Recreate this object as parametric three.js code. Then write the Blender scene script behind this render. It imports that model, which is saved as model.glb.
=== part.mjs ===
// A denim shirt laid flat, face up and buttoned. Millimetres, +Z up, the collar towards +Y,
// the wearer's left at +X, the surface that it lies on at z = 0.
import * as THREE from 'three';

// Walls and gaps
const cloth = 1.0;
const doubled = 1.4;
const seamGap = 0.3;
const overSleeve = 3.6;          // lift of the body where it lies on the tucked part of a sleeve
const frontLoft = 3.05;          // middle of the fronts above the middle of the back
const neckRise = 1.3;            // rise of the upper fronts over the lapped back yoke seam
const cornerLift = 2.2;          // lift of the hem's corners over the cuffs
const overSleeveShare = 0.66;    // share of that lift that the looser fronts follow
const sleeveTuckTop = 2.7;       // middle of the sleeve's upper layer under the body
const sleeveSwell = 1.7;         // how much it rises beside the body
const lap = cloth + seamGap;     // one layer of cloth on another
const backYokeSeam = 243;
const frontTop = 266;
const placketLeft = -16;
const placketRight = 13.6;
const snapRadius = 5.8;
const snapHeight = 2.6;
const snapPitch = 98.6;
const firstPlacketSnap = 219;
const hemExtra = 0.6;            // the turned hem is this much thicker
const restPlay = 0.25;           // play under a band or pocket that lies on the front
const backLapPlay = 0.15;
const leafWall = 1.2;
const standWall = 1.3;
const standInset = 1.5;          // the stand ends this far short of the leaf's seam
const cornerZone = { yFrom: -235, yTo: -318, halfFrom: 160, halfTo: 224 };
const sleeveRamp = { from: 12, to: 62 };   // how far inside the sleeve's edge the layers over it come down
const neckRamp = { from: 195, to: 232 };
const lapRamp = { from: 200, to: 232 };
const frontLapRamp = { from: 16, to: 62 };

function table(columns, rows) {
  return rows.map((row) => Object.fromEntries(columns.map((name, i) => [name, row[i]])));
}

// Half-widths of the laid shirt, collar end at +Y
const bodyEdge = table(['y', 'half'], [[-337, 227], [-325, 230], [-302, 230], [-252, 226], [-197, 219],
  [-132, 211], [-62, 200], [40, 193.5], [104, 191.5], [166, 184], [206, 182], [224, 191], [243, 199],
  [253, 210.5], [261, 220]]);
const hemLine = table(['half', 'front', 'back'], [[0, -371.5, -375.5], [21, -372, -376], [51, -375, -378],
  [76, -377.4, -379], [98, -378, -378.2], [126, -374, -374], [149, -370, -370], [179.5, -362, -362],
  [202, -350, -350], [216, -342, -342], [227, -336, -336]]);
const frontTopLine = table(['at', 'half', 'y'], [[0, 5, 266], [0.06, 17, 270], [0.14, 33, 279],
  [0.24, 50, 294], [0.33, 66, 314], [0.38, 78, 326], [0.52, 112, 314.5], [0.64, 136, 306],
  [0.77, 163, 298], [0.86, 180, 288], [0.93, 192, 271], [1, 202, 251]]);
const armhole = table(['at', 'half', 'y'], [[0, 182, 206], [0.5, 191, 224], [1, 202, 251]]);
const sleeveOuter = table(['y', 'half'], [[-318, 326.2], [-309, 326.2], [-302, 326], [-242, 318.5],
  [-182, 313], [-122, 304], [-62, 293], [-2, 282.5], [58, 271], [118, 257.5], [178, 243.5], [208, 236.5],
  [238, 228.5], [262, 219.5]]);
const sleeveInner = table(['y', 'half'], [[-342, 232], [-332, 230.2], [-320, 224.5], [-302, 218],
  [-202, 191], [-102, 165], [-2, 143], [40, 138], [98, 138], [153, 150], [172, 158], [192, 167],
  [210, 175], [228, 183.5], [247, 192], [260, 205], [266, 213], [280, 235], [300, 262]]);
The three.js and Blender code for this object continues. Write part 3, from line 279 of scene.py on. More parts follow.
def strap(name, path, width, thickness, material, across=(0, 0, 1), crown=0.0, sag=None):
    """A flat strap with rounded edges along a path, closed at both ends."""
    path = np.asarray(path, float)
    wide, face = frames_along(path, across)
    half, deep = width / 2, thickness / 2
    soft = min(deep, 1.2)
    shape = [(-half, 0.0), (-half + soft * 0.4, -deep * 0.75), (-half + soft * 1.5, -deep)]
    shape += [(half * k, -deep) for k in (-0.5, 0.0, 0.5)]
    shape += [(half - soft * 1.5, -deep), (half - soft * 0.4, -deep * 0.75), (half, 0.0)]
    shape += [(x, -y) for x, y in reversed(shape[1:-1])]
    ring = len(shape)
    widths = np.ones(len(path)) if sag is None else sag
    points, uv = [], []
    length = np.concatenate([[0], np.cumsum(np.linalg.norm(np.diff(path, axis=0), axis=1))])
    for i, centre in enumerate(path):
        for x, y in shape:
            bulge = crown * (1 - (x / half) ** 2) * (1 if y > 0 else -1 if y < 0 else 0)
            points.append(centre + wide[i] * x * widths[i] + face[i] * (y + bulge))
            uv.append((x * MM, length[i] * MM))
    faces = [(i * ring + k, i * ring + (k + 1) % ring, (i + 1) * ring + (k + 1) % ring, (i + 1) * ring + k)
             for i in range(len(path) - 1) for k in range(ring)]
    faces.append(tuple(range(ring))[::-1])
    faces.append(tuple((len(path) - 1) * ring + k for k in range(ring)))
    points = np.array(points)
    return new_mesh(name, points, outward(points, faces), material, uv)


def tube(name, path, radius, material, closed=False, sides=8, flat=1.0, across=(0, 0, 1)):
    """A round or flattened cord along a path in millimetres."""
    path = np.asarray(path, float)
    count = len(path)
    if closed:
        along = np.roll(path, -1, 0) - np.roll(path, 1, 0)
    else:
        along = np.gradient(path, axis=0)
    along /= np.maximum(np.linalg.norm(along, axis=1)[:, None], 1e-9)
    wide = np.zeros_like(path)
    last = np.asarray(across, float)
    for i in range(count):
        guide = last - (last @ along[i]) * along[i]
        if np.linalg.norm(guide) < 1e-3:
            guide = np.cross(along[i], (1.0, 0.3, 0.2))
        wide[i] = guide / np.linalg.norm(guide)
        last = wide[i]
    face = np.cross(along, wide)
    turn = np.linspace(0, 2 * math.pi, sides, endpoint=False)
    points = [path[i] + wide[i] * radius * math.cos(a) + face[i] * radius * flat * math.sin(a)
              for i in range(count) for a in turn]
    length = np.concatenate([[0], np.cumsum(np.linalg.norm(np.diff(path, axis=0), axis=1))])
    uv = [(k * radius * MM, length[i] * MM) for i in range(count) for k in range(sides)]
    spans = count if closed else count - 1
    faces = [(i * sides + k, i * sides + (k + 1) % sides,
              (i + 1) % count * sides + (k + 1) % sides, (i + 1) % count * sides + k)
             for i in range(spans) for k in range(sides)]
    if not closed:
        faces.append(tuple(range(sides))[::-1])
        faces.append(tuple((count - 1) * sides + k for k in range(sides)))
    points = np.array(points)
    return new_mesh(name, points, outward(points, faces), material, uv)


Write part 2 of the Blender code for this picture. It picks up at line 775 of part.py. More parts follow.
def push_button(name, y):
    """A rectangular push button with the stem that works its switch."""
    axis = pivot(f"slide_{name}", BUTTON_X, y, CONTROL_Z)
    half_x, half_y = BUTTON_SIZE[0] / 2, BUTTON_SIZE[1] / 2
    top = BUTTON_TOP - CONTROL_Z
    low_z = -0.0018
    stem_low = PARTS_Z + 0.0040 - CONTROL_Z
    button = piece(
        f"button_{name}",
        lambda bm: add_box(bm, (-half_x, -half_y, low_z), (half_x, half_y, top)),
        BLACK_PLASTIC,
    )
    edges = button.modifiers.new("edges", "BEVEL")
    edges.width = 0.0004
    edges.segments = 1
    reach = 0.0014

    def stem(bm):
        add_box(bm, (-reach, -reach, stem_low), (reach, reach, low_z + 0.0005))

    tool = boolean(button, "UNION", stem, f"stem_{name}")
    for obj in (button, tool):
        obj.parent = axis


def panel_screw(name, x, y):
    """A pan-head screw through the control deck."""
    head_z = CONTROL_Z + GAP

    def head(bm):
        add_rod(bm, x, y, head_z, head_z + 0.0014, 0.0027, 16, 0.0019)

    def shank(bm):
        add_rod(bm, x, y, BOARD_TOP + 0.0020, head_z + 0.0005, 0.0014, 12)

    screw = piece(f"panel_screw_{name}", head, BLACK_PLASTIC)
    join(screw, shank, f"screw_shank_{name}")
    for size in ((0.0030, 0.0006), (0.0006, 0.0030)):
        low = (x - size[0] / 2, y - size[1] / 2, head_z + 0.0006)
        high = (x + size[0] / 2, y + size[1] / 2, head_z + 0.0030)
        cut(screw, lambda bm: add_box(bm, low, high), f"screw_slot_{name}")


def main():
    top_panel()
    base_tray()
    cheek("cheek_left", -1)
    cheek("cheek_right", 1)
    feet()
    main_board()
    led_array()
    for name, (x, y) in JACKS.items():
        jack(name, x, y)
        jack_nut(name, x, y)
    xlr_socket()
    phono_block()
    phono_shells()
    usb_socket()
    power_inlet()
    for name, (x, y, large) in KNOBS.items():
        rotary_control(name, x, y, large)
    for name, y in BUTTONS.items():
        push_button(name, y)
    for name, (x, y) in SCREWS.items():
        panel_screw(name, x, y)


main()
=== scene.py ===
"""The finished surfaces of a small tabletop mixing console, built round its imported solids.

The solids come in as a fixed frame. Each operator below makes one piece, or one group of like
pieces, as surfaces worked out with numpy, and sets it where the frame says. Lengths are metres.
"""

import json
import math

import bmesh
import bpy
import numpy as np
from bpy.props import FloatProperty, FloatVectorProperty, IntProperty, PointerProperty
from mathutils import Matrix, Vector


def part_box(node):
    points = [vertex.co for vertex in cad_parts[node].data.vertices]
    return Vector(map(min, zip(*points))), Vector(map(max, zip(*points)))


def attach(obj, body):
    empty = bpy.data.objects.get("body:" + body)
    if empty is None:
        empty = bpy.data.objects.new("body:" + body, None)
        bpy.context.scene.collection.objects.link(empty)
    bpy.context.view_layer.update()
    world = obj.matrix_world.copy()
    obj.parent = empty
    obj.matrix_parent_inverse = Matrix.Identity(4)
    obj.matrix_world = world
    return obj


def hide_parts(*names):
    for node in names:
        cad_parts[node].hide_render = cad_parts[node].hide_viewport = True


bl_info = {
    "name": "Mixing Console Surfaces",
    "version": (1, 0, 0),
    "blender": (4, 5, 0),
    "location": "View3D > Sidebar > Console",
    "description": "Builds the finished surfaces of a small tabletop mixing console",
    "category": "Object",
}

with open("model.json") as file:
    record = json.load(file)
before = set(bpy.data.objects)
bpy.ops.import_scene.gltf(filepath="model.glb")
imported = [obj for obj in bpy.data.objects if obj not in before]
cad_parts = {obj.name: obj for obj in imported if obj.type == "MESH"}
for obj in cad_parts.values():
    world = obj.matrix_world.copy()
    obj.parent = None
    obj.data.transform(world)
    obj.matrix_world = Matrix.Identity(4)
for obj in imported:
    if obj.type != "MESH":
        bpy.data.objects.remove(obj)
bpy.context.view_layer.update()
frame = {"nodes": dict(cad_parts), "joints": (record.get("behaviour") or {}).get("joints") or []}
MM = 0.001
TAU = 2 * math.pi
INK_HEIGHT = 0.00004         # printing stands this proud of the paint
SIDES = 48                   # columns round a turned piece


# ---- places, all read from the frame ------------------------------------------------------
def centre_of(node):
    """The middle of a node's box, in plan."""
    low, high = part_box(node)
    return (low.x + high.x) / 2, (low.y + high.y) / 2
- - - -
Quote the data above from the line containing "head_z = CONTROL_Z + GAP" to the line containing "obj.parent = empty", inclusive, and stop.

    head_z = CONTROL_Z + GAP

    def head(bm):
        add_rod(bm, x, y, head_z, head_z + 0.0014, 0.0027, 16, 0.0019)

    def shank(bm):
        add_rod(bm, x, y, BOARD_TOP + 0.0020, head_z + 0.0005, 0.0014, 12)

    screw = piece(f"panel_screw_{name}", head, BLACK_PLASTIC)
    join(screw, shank, f"screw_shank_{name}")
    for size in ((0.0030, 0.0006), (0.0006, 0.0030)):
        low = (x - size[0] / 2, y - size[1] / 2, head_z + 0.0006)
        high = (x + size[0] / 2, y + size[1] / 2, head_z + 0.0030)
        cut(screw, lambda bm: add_box(bm, low, high), f"screw_slot_{name}")


def main():
    top_panel()
    base_tray()
    cheek("cheek_left", -1)
    cheek("cheek_right", 1)
    feet()
    main_board()
    led_array()
    for name, (x, y) in JACKS.items():
        jack(name, x, y)
        jack_nut(name, x, y)
    xlr_socket()
    phono_block()
    phono_shells()
    usb_socket()
    power_inlet()
    for name, (x, y, large) in KNOBS.items():
        rotary_control(name, x, y, large)
    for name, y in BUTTONS.items():
        push_button(name, y)
    for name, (x, y) in SCREWS.items():
        panel_screw(name, x, y)


main()
=== scene.py ===
"""The finished surfaces of a small tabletop mixing console, built round its imported solids.

The solids come in as a fixed frame. Each operator below makes one piece, or one group of like
pieces, as surfaces worked out with numpy, and sets it where the frame says. Lengths are metres.
"""

import json
import math

import bmesh
import bpy
import numpy as np
from bpy.props import FloatProperty, FloatVectorProperty, IntProperty, PointerProperty
from mathutils import Matrix, Vector


def part_box(node):
    points = [vertex.co for vertex in cad_parts[node].data.vertices]
    return Vector(map(min, zip(*points))), Vector(map(max, zip(*points)))


def attach(obj, body):
    empty = bpy.data.objects.get("body:" + body)
    if empty is None:
        empty = bpy.data.objects.new("body:" + body, None)
        bpy.context.scene.collection.objects.link(empty)
    bpy.context.view_layer.update()
    world = obj.matrix_world.copy()
    obj.parent = empty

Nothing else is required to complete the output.